What is asked: Include in the output exactly the lines from the opening of the data through the line containing "return math.sqrt(max((WELD_WIDTH /", and nothing more.

[Dataset items]
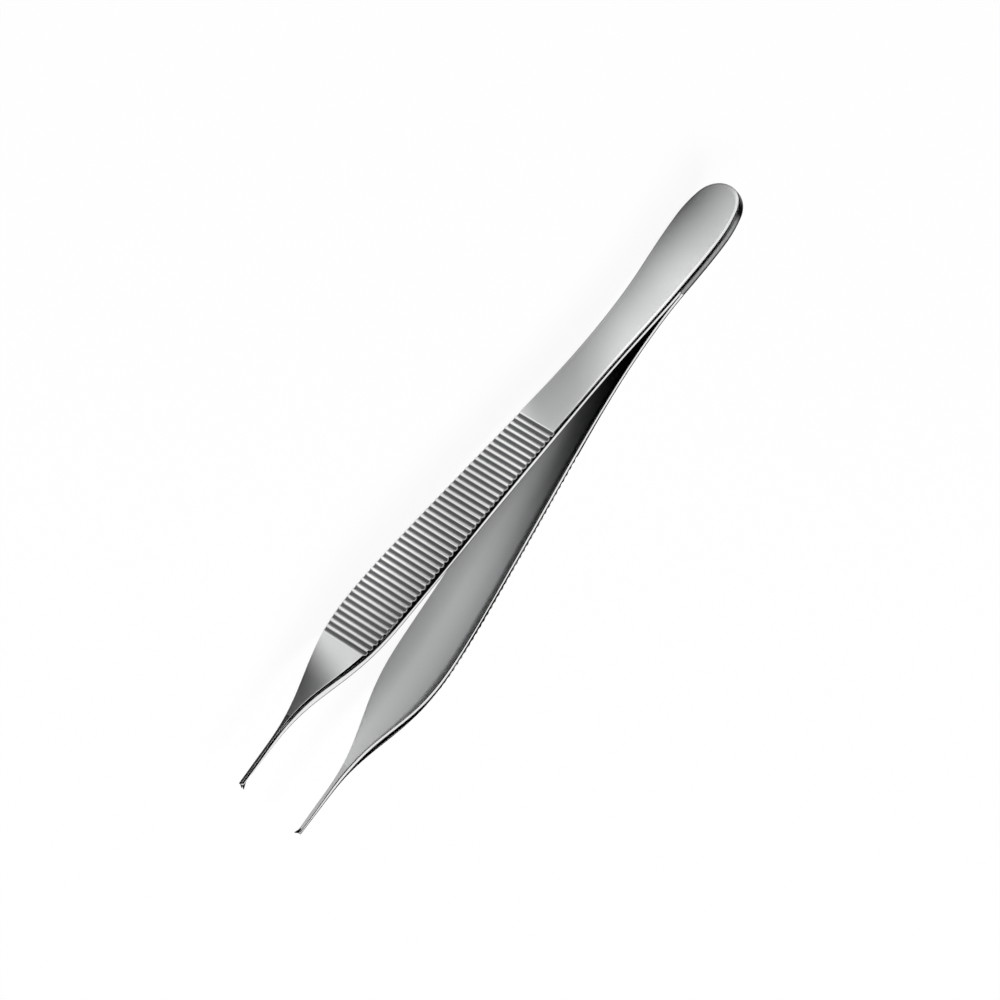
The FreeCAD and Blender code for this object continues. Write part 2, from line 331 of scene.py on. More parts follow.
def weld_half_width(x):
    """Half the width of the weld band, which ends round where the leaves part."""
    into_end = max(x - (SPLIT_AT - WELD_WIDTH / 2), 0.0)
    return math.sqrt(max((WELD_WIDTH / 2) ** 2 - into_end ** 2, 0.0))


def bevel_point(turn, x):
    """Point of the ground edge, between a flat bevel and a full round, as (Y, Z)."""
    side, top = outer_face(x) - bevel_depth(x), outer_face(x)
    half, across = width(x) / 2, bevel_width(x)
    angle = turn * math.pi / 2
    flat = Vector((blend(side, top, turn), blend(half, half - across, turn)))
    full = Vector((blend(side, top, math.sin(angle)), half - across * (1 - math.cos(angle))))
    return flat.lerp(full, BEVEL_ROUNDNESS)


def bevel_turn(x, top):
    """How far round the ground edge reaches before it meets the outer face or a groove."""
    low, high = 0.0, 1.0
    for halving in range(HALVINGS):
        middle = (low + high) / 2
        if bevel_point(middle, x).x < top:
            low = middle
        else:
            high = middle
    return low


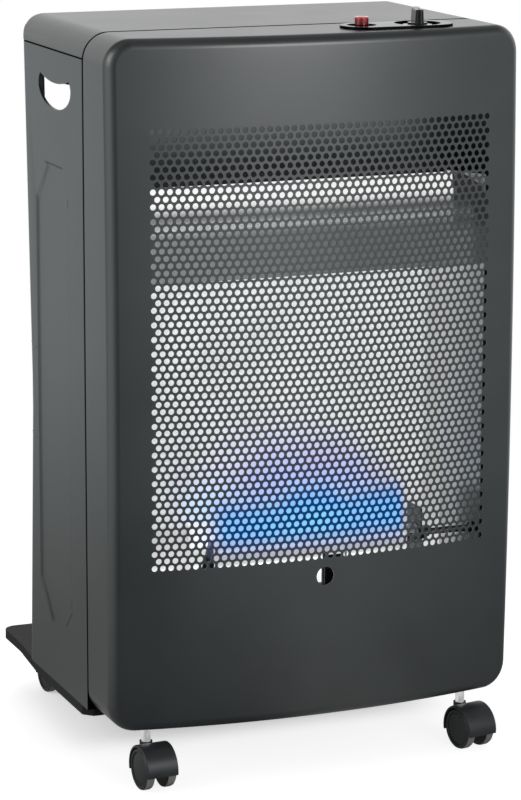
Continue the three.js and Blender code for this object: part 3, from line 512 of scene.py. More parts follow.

Answer to this task:
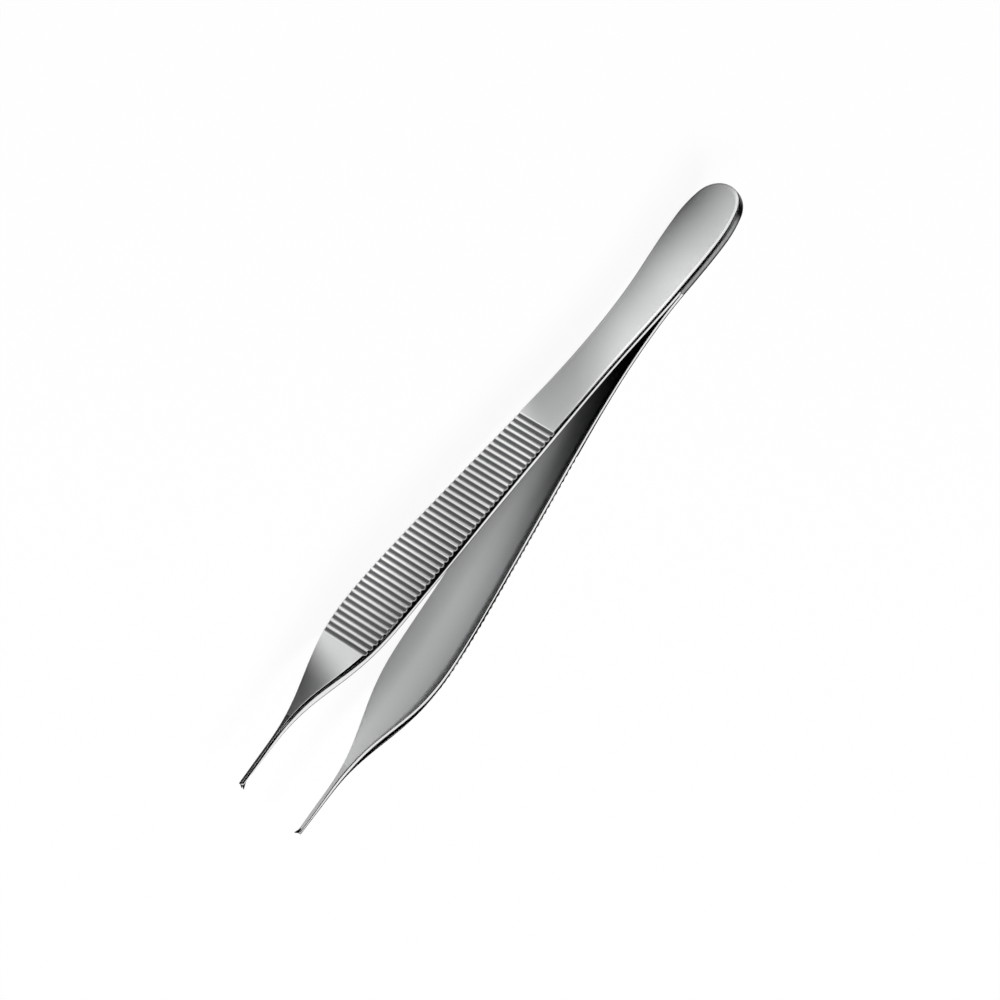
The FreeCAD and Blender code for this object continues. Write part 2, from line 331 of scene.py on. More parts follow.
def weld_half_width(x):
    """Half the width of the weld band, which ends round where the leaves part."""
    into_end = max(x - (SPLIT_AT - WELD_WIDTH / 2), 0.0)
    return math.sqrt(max((WELD_WIDTH / 2) ** 2 - into_end ** 2, 0.0))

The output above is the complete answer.